Directions for this task: Copy out each line in the material below that has the word "depsgraph".

Listed entries:
★ ★ ★ ★ ★

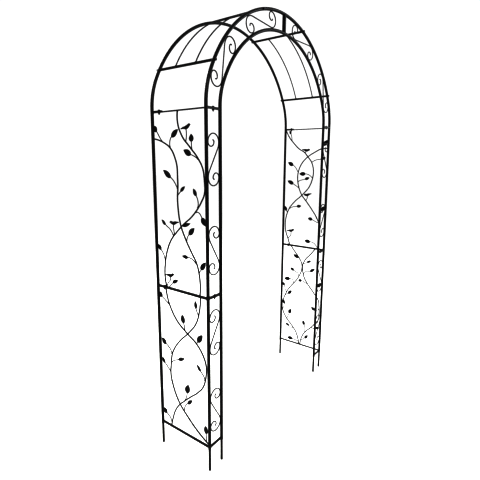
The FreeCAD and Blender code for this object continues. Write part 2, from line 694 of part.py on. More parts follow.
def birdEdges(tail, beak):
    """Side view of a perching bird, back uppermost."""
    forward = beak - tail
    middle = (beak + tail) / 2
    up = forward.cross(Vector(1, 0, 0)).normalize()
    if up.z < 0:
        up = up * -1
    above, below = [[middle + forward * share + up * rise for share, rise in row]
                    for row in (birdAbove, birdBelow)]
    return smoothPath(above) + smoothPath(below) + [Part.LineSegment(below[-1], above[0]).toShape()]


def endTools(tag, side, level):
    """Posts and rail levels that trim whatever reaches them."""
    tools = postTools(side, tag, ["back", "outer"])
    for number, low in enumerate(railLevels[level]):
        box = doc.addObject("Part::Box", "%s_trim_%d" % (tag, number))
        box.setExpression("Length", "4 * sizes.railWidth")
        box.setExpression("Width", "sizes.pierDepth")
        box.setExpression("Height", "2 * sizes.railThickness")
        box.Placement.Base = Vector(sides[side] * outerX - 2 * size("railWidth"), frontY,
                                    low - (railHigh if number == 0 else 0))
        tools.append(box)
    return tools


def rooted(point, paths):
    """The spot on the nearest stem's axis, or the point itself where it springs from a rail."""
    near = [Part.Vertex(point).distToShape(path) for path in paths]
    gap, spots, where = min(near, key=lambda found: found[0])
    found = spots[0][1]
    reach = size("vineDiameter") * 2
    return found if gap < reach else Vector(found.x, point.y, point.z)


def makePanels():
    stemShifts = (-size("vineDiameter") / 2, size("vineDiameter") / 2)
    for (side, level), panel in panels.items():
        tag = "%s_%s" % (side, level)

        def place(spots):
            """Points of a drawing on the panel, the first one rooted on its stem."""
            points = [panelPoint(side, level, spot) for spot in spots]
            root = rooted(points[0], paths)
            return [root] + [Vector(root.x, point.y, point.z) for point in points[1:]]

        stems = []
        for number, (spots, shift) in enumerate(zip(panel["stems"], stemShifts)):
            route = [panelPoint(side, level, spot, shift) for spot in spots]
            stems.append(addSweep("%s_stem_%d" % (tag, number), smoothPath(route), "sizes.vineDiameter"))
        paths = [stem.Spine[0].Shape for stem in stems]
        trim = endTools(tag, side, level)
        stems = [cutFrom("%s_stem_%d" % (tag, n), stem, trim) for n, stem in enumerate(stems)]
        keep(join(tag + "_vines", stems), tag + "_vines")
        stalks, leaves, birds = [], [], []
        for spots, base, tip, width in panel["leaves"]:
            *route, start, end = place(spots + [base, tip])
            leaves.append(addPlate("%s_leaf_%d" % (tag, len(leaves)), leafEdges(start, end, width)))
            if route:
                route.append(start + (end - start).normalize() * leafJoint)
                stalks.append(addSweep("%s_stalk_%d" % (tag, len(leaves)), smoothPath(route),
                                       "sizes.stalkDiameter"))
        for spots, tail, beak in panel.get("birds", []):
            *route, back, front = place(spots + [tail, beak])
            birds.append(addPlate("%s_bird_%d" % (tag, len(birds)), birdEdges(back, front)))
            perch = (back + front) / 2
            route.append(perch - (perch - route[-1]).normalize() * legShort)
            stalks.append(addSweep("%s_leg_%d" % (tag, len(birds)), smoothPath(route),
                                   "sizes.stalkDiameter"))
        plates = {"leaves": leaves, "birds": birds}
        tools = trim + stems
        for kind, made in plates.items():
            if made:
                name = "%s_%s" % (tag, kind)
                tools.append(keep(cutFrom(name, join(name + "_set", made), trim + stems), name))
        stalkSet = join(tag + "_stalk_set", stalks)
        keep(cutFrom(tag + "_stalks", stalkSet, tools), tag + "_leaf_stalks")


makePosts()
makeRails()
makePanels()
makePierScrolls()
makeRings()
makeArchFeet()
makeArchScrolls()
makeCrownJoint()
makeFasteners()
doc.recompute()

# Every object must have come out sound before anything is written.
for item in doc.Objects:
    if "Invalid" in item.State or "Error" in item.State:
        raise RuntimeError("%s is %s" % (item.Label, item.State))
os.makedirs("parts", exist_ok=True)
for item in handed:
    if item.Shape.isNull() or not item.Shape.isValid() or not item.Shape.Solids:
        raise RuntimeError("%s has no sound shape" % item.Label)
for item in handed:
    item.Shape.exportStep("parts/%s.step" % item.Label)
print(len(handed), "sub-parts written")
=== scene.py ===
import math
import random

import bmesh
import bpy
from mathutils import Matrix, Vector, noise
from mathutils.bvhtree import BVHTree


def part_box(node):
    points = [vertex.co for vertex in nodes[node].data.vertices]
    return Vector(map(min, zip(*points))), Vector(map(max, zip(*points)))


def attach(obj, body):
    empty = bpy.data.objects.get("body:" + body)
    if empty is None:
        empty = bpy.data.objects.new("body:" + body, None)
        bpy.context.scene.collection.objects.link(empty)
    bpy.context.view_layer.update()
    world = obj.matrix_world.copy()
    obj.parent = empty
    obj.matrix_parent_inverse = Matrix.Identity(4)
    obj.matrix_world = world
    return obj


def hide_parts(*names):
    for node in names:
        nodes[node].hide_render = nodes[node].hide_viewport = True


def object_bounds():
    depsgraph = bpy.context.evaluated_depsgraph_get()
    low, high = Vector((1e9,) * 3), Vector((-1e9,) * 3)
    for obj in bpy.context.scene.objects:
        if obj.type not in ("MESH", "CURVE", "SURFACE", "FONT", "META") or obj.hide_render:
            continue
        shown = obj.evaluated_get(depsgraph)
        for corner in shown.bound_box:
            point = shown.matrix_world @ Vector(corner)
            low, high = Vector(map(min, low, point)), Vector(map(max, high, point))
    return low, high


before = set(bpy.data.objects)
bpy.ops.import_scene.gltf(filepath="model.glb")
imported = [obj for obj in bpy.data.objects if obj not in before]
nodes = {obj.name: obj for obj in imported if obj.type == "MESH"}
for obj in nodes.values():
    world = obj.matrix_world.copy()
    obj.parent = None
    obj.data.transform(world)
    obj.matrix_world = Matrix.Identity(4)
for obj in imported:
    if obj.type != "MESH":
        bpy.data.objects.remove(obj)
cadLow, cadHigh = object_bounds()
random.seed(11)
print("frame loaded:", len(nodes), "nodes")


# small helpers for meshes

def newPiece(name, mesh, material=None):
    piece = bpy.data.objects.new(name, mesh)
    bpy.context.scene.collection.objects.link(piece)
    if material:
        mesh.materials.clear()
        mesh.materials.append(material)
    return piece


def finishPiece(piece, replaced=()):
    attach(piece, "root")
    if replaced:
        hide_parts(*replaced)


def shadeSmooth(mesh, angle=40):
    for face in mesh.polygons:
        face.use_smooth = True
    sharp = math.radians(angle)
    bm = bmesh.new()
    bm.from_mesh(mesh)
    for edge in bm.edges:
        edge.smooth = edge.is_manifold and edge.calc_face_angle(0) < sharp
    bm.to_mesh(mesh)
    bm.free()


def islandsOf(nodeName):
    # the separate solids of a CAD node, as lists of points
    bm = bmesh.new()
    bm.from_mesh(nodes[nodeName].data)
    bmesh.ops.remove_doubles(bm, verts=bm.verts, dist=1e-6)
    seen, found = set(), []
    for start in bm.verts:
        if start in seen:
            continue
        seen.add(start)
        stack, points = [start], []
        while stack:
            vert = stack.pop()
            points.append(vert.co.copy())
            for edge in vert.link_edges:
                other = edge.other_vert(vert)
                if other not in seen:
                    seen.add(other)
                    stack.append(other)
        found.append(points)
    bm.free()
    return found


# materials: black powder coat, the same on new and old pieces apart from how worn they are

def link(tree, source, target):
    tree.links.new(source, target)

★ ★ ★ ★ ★

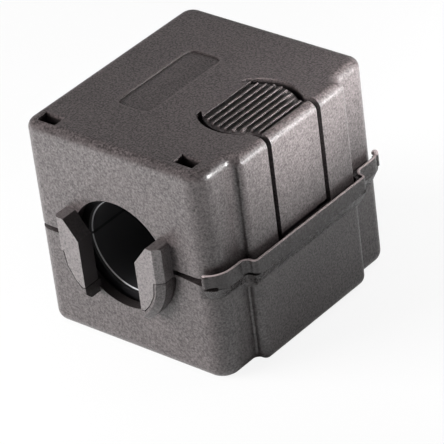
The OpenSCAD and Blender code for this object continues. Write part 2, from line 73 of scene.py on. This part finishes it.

★ ★ ★ ★ ★

Problem solution:
    depsgraph = bpy.context.evaluated_depsgraph_get()
        shown = obj.evaluated_get(depsgraph)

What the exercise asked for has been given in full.